Where the data below has the string "joints", return the whole line.
── Material
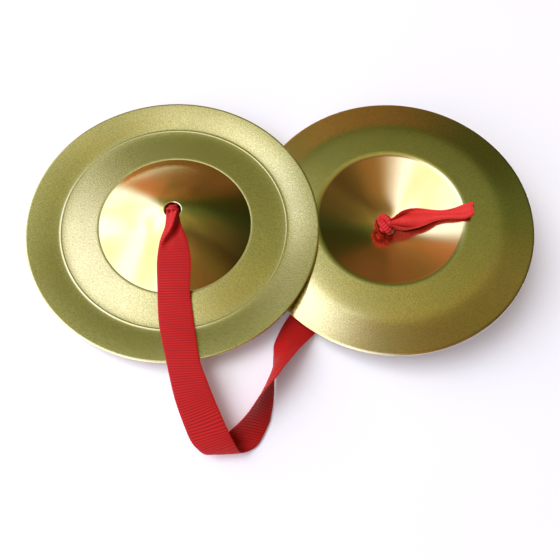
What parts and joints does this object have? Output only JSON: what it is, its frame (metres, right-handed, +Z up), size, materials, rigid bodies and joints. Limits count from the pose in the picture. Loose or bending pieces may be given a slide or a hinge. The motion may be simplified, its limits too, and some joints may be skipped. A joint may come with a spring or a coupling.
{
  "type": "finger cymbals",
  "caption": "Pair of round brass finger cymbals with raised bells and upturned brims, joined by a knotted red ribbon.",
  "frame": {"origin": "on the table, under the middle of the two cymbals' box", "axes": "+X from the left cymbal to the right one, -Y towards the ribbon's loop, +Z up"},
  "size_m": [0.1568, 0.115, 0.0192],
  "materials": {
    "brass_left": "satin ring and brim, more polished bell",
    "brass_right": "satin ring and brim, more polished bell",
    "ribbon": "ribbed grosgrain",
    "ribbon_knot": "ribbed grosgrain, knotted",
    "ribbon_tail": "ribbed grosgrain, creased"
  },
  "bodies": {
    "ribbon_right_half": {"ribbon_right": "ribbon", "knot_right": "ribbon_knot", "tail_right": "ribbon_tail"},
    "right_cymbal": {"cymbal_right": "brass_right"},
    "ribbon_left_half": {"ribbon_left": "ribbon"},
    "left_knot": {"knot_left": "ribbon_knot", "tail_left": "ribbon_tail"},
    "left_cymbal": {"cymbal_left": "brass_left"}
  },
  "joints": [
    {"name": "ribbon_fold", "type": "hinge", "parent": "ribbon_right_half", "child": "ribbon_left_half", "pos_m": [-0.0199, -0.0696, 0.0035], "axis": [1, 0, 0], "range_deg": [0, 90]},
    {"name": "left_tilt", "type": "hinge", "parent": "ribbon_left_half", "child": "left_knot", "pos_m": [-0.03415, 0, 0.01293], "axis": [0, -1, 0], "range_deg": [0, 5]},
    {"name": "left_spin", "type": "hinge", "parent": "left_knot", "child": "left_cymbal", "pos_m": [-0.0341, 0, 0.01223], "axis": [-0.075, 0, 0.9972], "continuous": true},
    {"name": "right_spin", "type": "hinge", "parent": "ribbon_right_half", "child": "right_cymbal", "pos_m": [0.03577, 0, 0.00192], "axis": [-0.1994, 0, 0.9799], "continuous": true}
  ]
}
────
## Completed exercise
What parts and joints does this object have? Output only JSON: what it is, its frame (metres, right-handed, +Z up), size, materials, rigid bodies and joints. Limits count from the pose in the picture. Loose or bending pieces may be given a slide or a hinge. The motion may be simplified, its limits too, and some joints may be skipped. A joint may come with a spring or a coupling.
  "joints": [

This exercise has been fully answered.